Masih dari penuturan Wicaksana, film yang diadaptasi dari komik karya Allan Moore ini menceritakan sebuah perjuangan, sebuah revolusi, sebuah cara alternatif untuk melawan Anarkisme. Guy Fawkes yang baru memiliki nama tersendiri yang disebut "V".
"Dalam film tersebut, V digambarkan sebagai sosok yang mahir bermain pedang, penyuka seni, musik, sastra, agitator dingin, dan penggila sastra," katanya lagi.
Sementara itu, Ketua FAIR Unri yang baru periode 2015-2016, Fajri, mengatakan, dalam film V for Vendeta sering mengutip potongan teater kaya Shakespeare seperti Hamlet dan Macbeth, menambah gaya khas dari seorang V dalam melakukan aksi pembunuhan. V adalah aktor yang berada di Inggris yang muncul dari pemerintah yang subversif maka V pada 5 November akan ada dan terus berlipat ganda, dengan pemikiran kritis disatukan dengan aksi, hal tersebut terbukti dengan propaganda yang dibawa V bahwa masyarakat seharusnya tidak takut kepada negara, namun sebaliknya.
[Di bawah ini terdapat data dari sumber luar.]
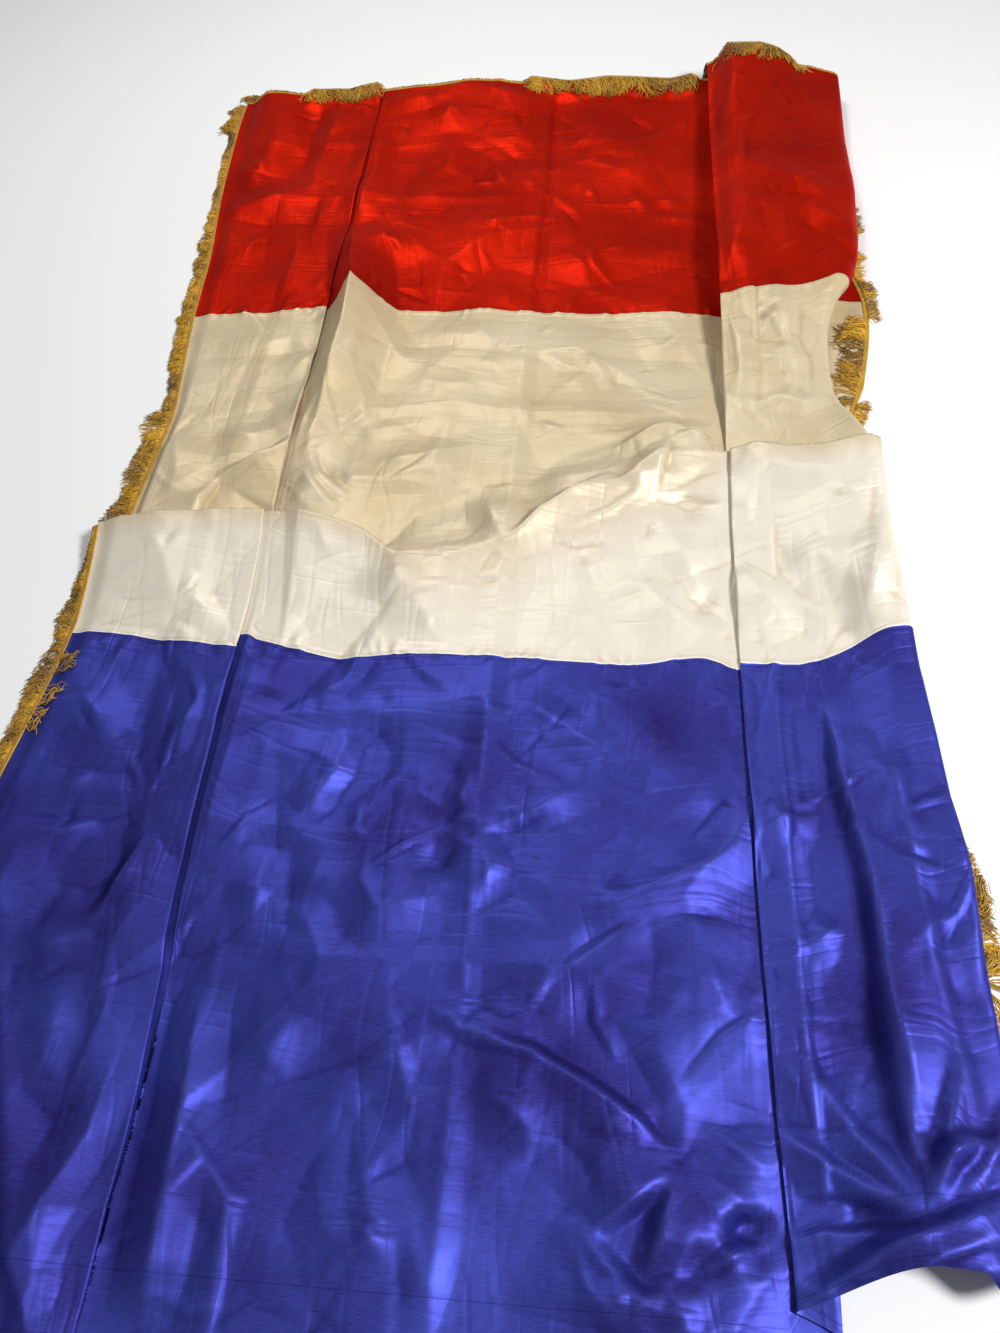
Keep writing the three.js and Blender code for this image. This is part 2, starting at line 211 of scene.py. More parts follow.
PLACED["L"] = [
    # pressed lines
    (-2.2, 26, 20, -740, -228, -600, -234, -420, -240, -250, -258),
    (-4.0, 34, 16, -750, -318, -640, -316, -520, -322, -430, -318),
    # white
    (7, 60, 130, -655, 262, -600, 180, -560, 90, -545, 20),
    (11, 9, 80, -562, 392, -510, 424, -462, 456, -412, 504),
    (9, 60, 8, -590, 268, -574, 330, -556, 396),
    (7, 40, 10, -412, 504, -430, 560, -446, 640),
    (6, 30, 30, -470, 520, -520, 500, -590, 520),
    (4, 50, 60, -690, 560, -660, 480, -640, 400, -632, 300),
    (4, 40, 50, -500, 560, -455, 520, -412, 512),
    (3, 34, 30, -486, 682, -446, 740, -420, 778),
    (3, 50, 50, -566, 880, -572, 800, -590, 700),
    (3, 30, 40, -720, 620, -640, 560, -560, 545),
    (-3, 30, 30, -500, 180, -470, 100, -455, 40),
    (3, 24, 30, -560, 120, -500, 80, -440, 70),
    # blue
    (-9, 70, 50, -604, -330, -566, -400, -552, -480),
    (10, 60, 12, -494, -330, -510, -410, -532, -496),
    (5, 40, 40, -700, -60, -640, -130, -600, -200),
    (-5, 50, 40, -560, -60, -580, -160, -570, -220),
    (5, 34, 34, -470, -60, -480, -160, -476, -260),
    (6, 34, 40, -680, -350, -690, -440, -650, -520),
    (6, 24, 30, -640, -500, -580, -520, -520, -500),
    (-5, 26, 30, -600, -500, -620, -560, -600, -620),
    (6, 30, 34, -560, -560, -530, -640, -540, -720),
    (5, 30, 34, -470, -560, -480, -660, -500, -760),
    (-5, 26, 30, -560, -700, -510, -740, -460, -720),
    (6, 26, 34, -440, -640, -450, -760, -480, -860, -500, -940),
    # red
    (-9, 40, 50, -604, 1790, -596, 1700, -600, 1560, -590, 1400),
    (7, 40, 50, -548, 1780, -546, 1640, -556, 1480, -540, 1300),
    (6, 50, 60, -700, 1740, -690, 1560, -700, 1380),
    (-5, 50, 50, -650, 1300, -630, 1150, -600, 1000),
    (5, 44, 50, -560, 1240, -540, 1100, -548, 940),
    (-5, 40, 40, -490, 1340, -500, 1200, -480, 1060),
    (5, 34, 34, -760, 1500, -720, 1440, -700, 1380),
]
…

"Anarkisme yang diajarkan dalam film ini juga mengandung sisi realitas, yakni seperti yang dikatakan V bahwa kekerasan dapat digunakan untuk hal kebaikan. Menjadi jelas bahwa anarkisme bukan sesuatu yang barbar, namun menekankan bahwa tuntutan masyarakat yang hidup tanpa sebuah paksaan," tutup Fajri.